_What the task requires_
Reproduce each record exactly.

_Information provided_
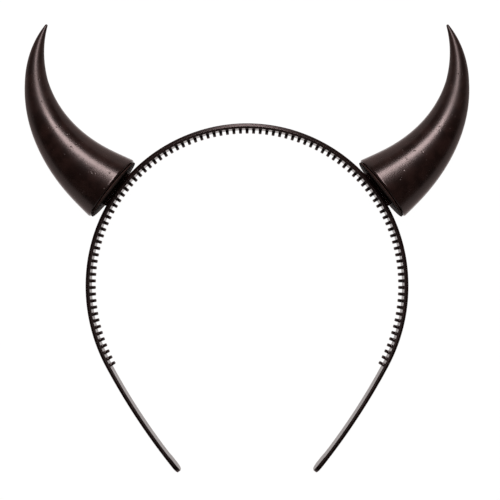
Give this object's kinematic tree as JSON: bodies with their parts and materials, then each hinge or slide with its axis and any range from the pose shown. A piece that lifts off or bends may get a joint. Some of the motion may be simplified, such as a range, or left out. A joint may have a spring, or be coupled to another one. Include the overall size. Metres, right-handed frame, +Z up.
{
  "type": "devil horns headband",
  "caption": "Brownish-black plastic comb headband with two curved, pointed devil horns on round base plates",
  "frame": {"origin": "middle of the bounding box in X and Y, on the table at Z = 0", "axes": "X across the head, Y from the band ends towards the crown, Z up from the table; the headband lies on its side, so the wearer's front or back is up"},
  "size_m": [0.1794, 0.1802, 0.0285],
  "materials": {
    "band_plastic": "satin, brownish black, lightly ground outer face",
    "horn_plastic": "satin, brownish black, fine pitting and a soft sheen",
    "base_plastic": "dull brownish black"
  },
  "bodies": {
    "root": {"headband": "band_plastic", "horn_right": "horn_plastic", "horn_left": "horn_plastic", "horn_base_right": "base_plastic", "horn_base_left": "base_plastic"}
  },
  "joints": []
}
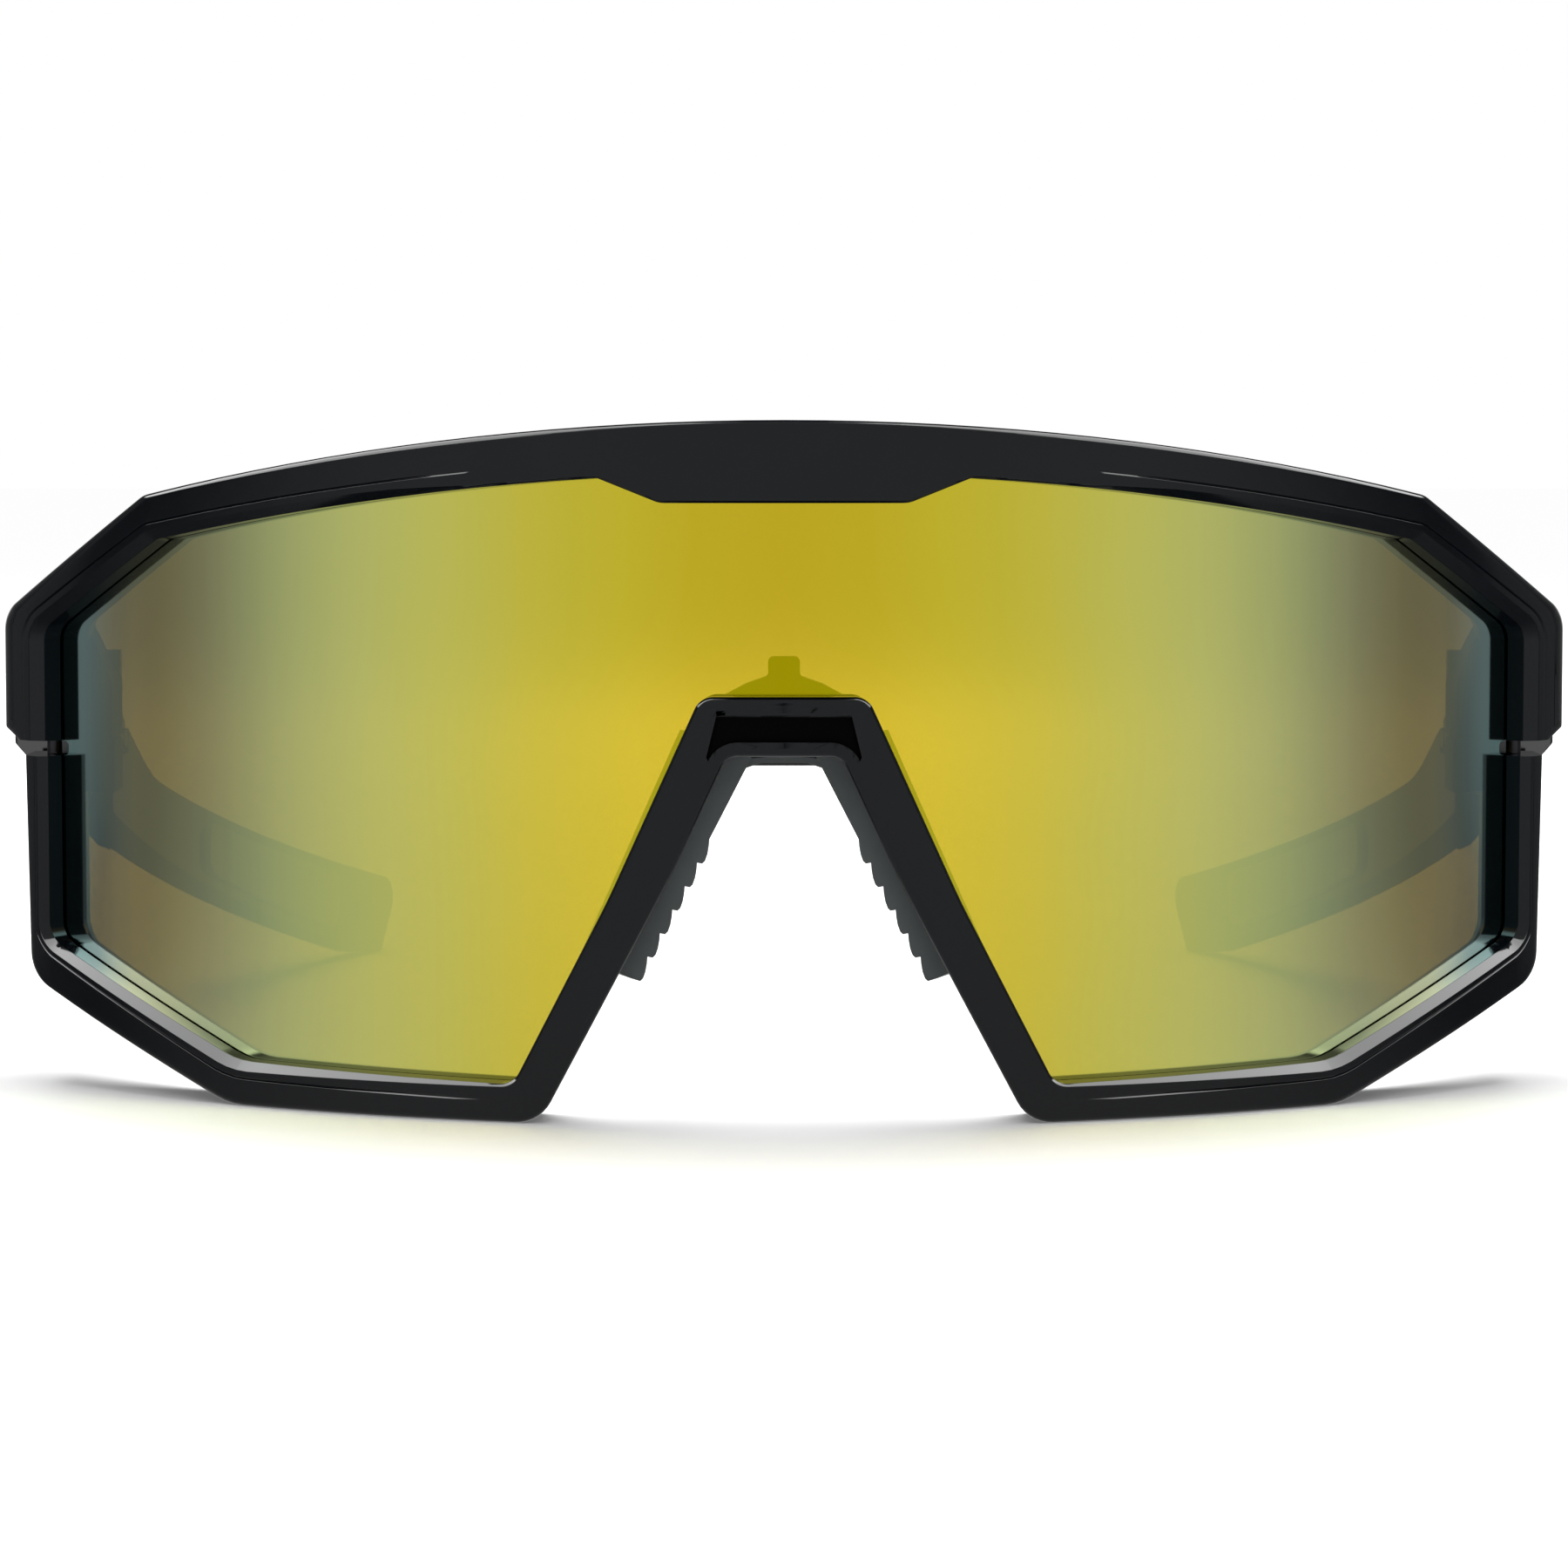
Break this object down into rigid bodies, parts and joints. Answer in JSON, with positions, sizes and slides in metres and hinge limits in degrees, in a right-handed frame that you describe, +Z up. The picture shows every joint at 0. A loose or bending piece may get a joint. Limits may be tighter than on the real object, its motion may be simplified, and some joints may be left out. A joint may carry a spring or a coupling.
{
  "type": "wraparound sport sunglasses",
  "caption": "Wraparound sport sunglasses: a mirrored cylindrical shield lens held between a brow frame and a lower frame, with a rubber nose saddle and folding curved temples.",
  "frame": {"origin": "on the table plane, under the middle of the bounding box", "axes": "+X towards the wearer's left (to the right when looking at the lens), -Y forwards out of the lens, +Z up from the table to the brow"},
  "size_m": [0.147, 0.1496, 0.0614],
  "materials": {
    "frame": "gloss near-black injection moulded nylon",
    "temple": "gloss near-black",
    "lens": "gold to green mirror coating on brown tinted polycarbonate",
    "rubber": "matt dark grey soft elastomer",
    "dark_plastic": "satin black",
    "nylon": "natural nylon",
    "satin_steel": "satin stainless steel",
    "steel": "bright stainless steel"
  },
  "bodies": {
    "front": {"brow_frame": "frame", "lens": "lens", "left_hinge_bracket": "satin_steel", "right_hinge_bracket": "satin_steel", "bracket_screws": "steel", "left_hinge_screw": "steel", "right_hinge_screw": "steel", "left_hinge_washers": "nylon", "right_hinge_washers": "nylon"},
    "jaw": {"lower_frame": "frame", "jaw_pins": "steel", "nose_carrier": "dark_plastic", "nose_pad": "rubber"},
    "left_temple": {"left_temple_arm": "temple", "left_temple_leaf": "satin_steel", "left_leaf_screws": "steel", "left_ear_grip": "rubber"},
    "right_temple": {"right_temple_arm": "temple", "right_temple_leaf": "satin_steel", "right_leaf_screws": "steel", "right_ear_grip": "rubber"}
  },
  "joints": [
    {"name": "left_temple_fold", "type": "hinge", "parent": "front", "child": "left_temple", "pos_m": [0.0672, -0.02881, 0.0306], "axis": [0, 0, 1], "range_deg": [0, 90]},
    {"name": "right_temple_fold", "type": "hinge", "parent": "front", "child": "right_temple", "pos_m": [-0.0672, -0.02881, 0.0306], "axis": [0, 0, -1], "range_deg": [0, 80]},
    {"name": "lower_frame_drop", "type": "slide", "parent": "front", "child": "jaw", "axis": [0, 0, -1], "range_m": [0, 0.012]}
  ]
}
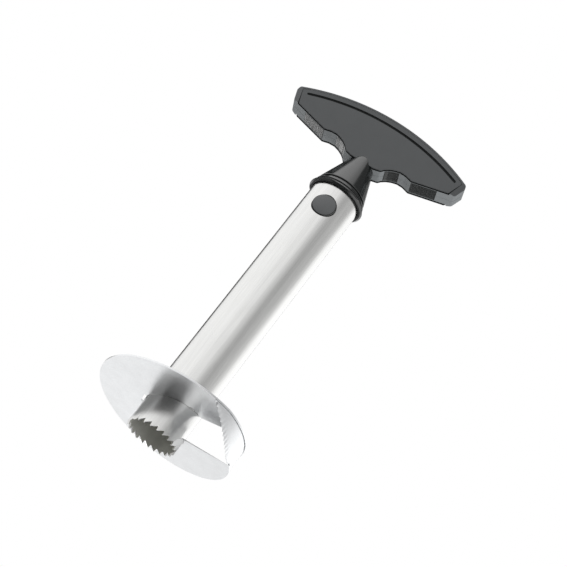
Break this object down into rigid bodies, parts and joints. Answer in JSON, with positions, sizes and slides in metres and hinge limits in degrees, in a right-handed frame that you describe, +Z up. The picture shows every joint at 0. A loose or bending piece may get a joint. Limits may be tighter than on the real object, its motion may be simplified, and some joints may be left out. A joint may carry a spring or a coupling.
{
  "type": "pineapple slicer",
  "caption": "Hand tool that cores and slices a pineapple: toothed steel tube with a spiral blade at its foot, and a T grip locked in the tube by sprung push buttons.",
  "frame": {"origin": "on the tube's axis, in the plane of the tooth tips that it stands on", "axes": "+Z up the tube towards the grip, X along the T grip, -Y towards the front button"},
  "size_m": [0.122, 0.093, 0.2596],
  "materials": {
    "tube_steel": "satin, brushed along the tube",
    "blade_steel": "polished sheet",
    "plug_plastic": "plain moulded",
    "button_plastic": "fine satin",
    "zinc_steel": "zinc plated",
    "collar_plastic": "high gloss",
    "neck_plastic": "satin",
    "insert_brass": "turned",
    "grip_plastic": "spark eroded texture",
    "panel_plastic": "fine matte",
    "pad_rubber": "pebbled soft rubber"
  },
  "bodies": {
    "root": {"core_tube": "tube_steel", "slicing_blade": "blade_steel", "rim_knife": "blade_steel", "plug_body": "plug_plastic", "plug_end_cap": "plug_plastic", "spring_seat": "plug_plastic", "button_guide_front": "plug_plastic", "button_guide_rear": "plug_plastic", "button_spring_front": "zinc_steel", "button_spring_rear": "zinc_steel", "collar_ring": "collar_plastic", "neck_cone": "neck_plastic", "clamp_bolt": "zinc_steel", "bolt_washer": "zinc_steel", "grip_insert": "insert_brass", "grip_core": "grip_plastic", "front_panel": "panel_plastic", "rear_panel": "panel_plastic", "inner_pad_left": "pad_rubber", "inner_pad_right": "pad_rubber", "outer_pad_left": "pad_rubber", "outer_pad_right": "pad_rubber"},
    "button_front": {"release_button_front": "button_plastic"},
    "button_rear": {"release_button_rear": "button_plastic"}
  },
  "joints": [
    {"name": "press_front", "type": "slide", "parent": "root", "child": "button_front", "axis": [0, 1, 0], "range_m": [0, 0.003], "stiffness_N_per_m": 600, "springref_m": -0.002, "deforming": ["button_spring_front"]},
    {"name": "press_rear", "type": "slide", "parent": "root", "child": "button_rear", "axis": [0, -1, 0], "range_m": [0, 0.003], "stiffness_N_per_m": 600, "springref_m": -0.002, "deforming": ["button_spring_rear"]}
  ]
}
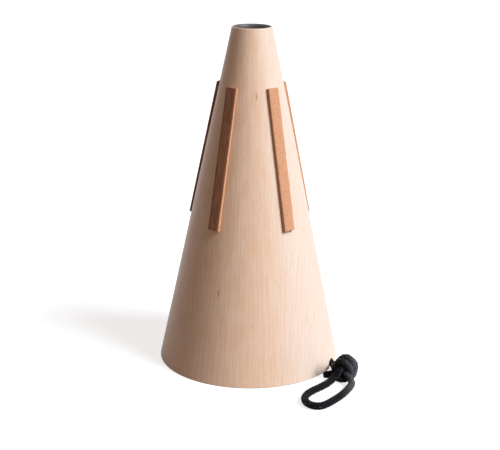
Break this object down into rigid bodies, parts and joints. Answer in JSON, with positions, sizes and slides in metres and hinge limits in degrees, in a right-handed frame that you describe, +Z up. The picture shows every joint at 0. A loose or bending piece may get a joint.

_Full solution_
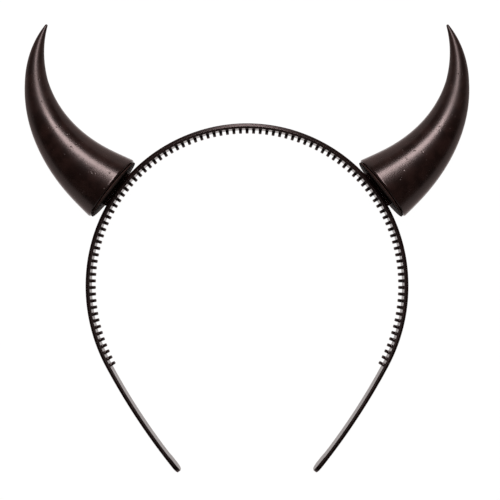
Give this object's kinematic tree as JSON: bodies with their parts and materials, then each hinge or slide with its axis and any range from the pose shown. A piece that lifts off or bends may get a joint. Some of the motion may be simplified, such as a range, or left out. A joint may have a spring, or be coupled to another one. Include the overall size. Metres, right-handed frame, +Z up.
{
  "type": "devil horns headband",
  "caption": "Brownish-black plastic comb headband with two curved, pointed devil horns on round base plates",
  "frame": {"origin": "middle of the bounding box in X and Y, on the table at Z = 0", "axes": "X across the head, Y from the band ends towards the crown, Z up from the table; the headband lies on its side, so the wearer's front or back is up"},
  "size_m": [0.1794, 0.1802, 0.0285],
  "materials": {
    "band_plastic": "satin, brownish black, lightly ground outer face",
    "horn_plastic": "satin, brownish black, fine pitting and a soft sheen",
    "base_plastic": "dull brownish black"
  },
  "bodies": {
    "root": {"headband": "band_plastic", "horn_right": "horn_plastic", "horn_left": "horn_plastic", "horn_base_right": "base_plastic", "horn_base_left": "base_plastic"}
  },
  "joints": []
}
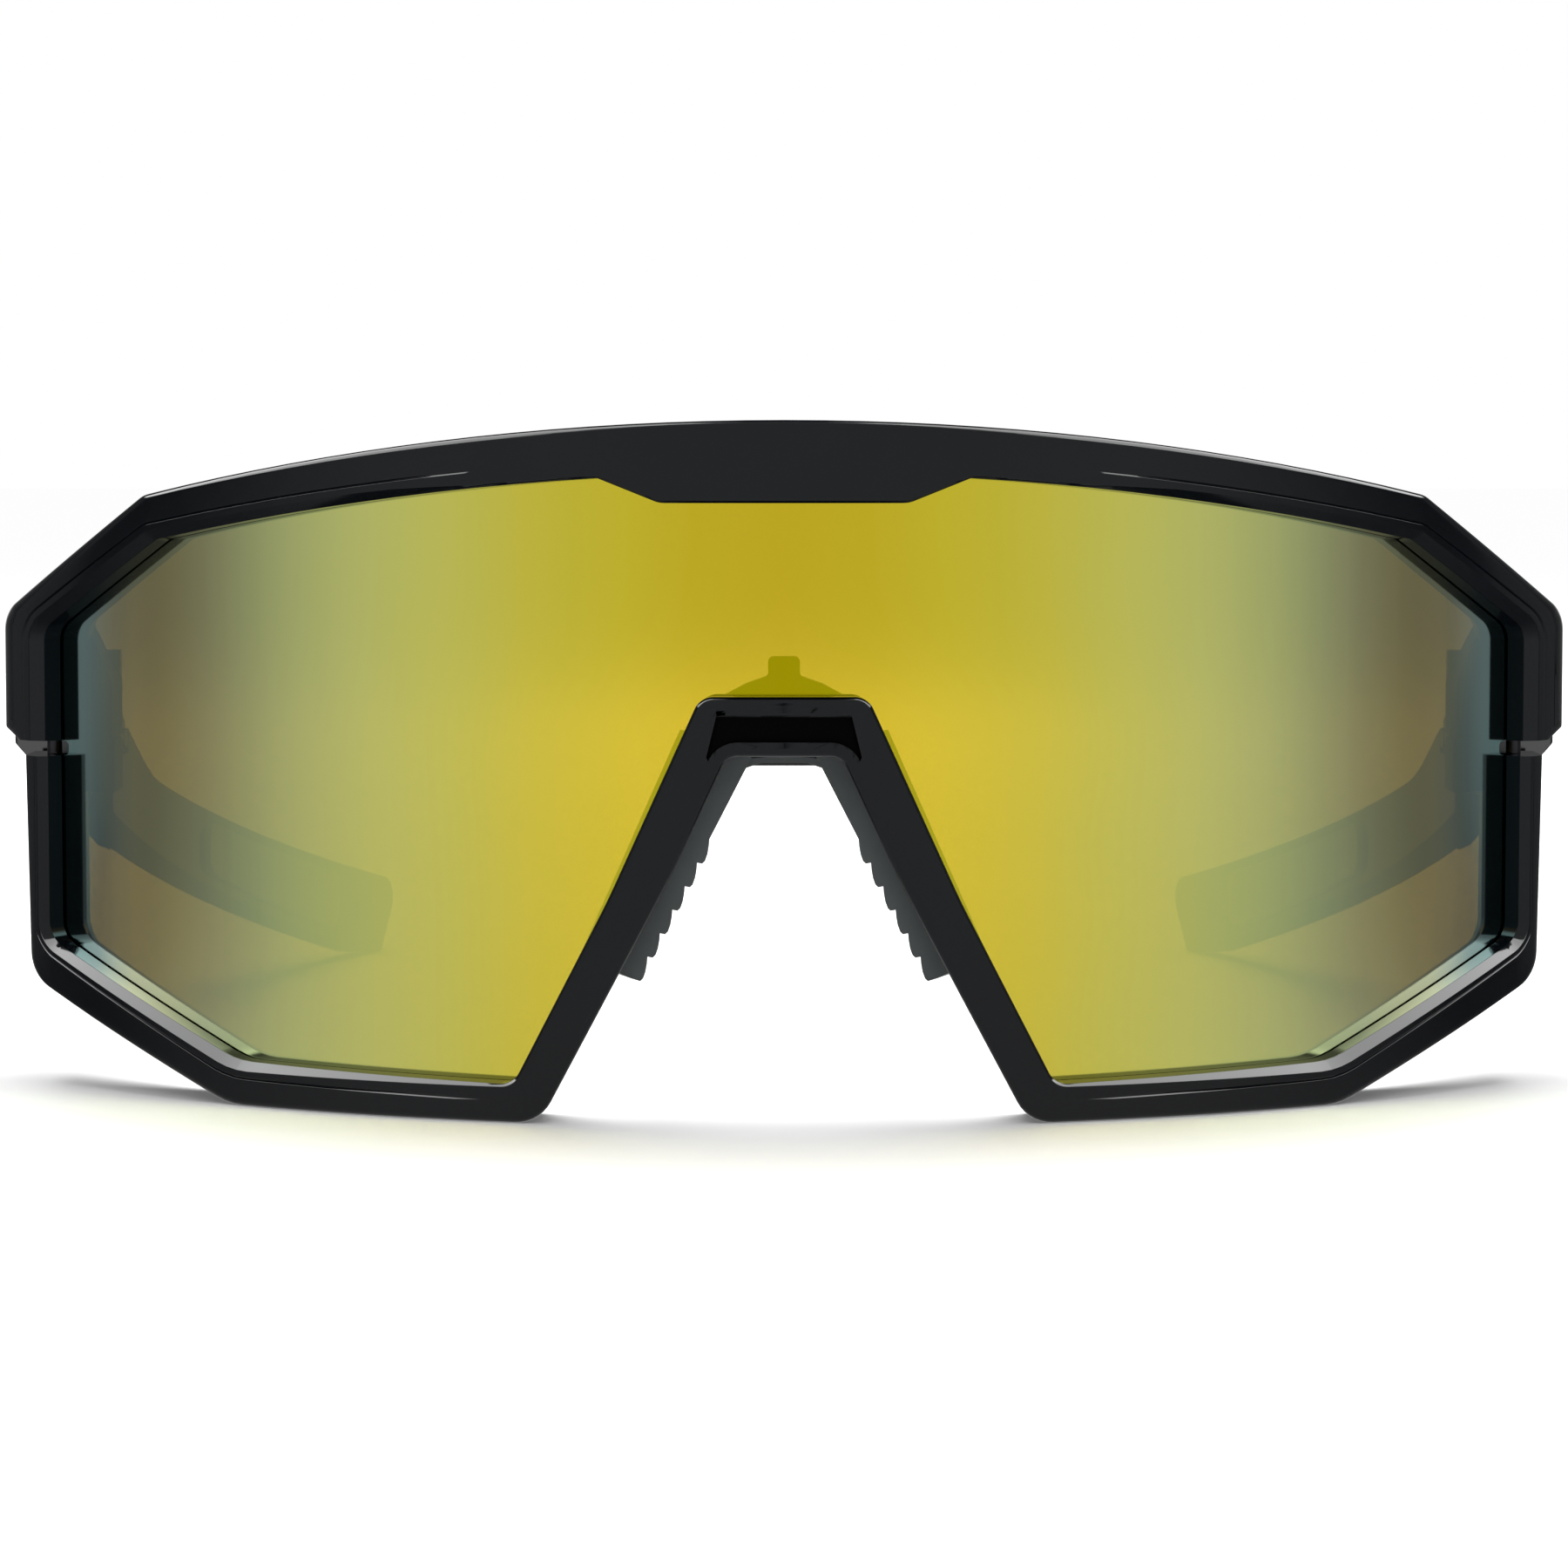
Break this object down into rigid bodies, parts and joints. Answer in JSON, with positions, sizes and slides in metres and hinge limits in degrees, in a right-handed frame that you describe, +Z up. The picture shows every joint at 0. A loose or bending piece may get a joint. Limits may be tighter than on the real object, its motion may be simplified, and some joints may be left out. A joint may carry a spring or a coupling.
{
  "type": "wraparound sport sunglasses",
  "caption": "Wraparound sport sunglasses: a mirrored cylindrical shield lens held between a brow frame and a lower frame, with a rubber nose saddle and folding curved temples.",
  "frame": {"origin": "on the table plane, under the middle of the bounding box", "axes": "+X towards the wearer's left (to the right when looking at the lens), -Y forwards out of the lens, +Z up from the table to the brow"},
  "size_m": [0.147, 0.1496, 0.0614],
  "materials": {
    "frame": "gloss near-black injection moulded nylon",
    "temple": "gloss near-black",
    "lens": "gold to green mirror coating on brown tinted polycarbonate",
    "rubber": "matt dark grey soft elastomer",
    "dark_plastic": "satin black",
    "nylon": "natural nylon",
    "satin_steel": "satin stainless steel",
    "steel": "bright stainless steel"
  },
  "bodies": {
    "front": {"brow_frame": "frame", "lens": "lens", "left_hinge_bracket": "satin_steel", "right_hinge_bracket": "satin_steel", "bracket_screws": "steel", "left_hinge_screw": "steel", "right_hinge_screw": "steel", "left_hinge_washers": "nylon", "right_hinge_washers": "nylon"},
    "jaw": {"lower_frame": "frame", "jaw_pins": "steel", "nose_carrier": "dark_plastic", "nose_pad": "rubber"},
    "left_temple": {"left_temple_arm": "temple", "left_temple_leaf": "satin_steel", "left_leaf_screws": "steel", "left_ear_grip": "rubber"},
    "right_temple": {"right_temple_arm": "temple", "right_temple_leaf": "satin_steel", "right_leaf_screws": "steel", "right_ear_grip": "rubber"}
  },
  "joints": [
    {"name": "left_temple_fold", "type": "hinge", "parent": "front", "child": "left_temple", "pos_m": [0.0672, -0.02881, 0.0306], "axis": [0, 0, 1], "range_deg": [0, 90]},
    {"name": "right_temple_fold", "type": "hinge", "parent": "front", "child": "right_temple", "pos_m": [-0.0672, -0.02881, 0.0306], "axis": [0, 0, -1], "range_deg": [0, 80]},
    {"name": "lower_frame_drop", "type": "slide", "parent": "front", "child": "jaw", "axis": [0, 0, -1], "range_m": [0, 0.012]}
  ]
}
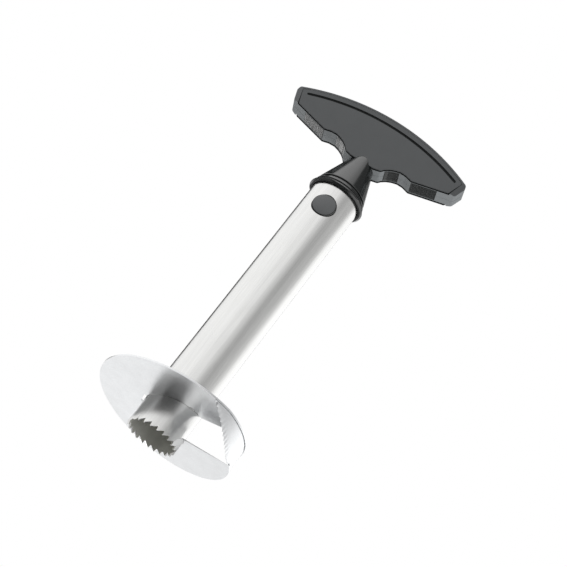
Break this object down into rigid bodies, parts and joints. Answer in JSON, with positions, sizes and slides in metres and hinge limits in degrees, in a right-handed frame that you describe, +Z up. The picture shows every joint at 0. A loose or bending piece may get a joint. Limits may be tighter than on the real object, its motion may be simplified, and some joints may be left out. A joint may carry a spring or a coupling.
{
  "type": "pineapple slicer",
  "caption": "Hand tool that cores and slices a pineapple: toothed steel tube with a spiral blade at its foot, and a T grip locked in the tube by sprung push buttons.",
  "frame": {"origin": "on the tube's axis, in the plane of the tooth tips that it stands on", "axes": "+Z up the tube towards the grip, X along the T grip, -Y towards the front button"},
  "size_m": [0.122, 0.093, 0.2596],
  "materials": {
    "tube_steel": "satin, brushed along the tube",
    "blade_steel": "polished sheet",
    "plug_plastic": "plain moulded",
    "button_plastic": "fine satin",
    "zinc_steel": "zinc plated",
    "collar_plastic": "high gloss",
    "neck_plastic": "satin",
    "insert_brass": "turned",
    "grip_plastic": "spark eroded texture",
    "panel_plastic": "fine matte",
    "pad_rubber": "pebbled soft rubber"
  },
  "bodies": {
    "root": {"core_tube": "tube_steel", "slicing_blade": "blade_steel", "rim_knife": "blade_steel", "plug_body": "plug_plastic", "plug_end_cap": "plug_plastic", "spring_seat": "plug_plastic", "button_guide_front": "plug_plastic", "button_guide_rear": "plug_plastic", "button_spring_front": "zinc_steel", "button_spring_rear": "zinc_steel", "collar_ring": "collar_plastic", "neck_cone": "neck_plastic", "clamp_bolt": "zinc_steel", "bolt_washer": "zinc_steel", "grip_insert": "insert_brass", "grip_core": "grip_plastic", "front_panel": "panel_plastic", "rear_panel": "panel_plastic", "inner_pad_left": "pad_rubber", "inner_pad_right": "pad_rubber", "outer_pad_left": "pad_rubber", "outer_pad_right": "pad_rubber"},
    "button_front": {"release_button_front": "button_plastic"},
    "button_rear": {"release_button_rear": "button_plastic"}
  },
  "joints": [
    {"name": "press_front", "type": "slide", "parent": "root", "child": "button_front", "axis": [0, 1, 0], "range_m": [0, 0.003], "stiffness_N_per_m": 600, "springref_m": -0.002, "deforming": ["button_spring_front"]},
    {"name": "press_rear", "type": "slide", "parent": "root", "child": "button_rear", "axis": [0, -1, 0], "range_m": [0, 0.003], "stiffness_N_per_m": 600, "springref_m": -0.002, "deforming": ["button_spring_rear"]}
  ]
}
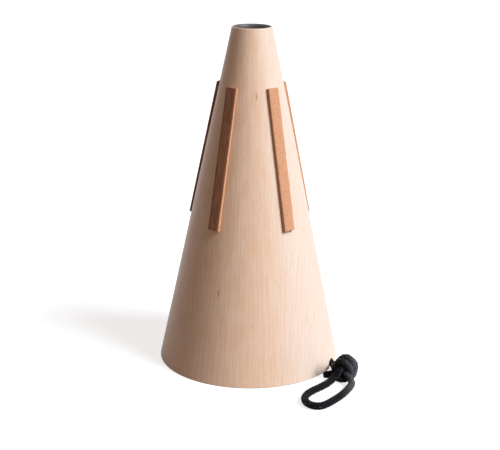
Break this object down into rigid bodies, parts and joints. Answer in JSON, with positions, sizes and slides in metres and hinge limits in degrees, in a right-handed frame that you describe, +Z up. The picture shows every joint at 0. A loose or bending piece may get a joint.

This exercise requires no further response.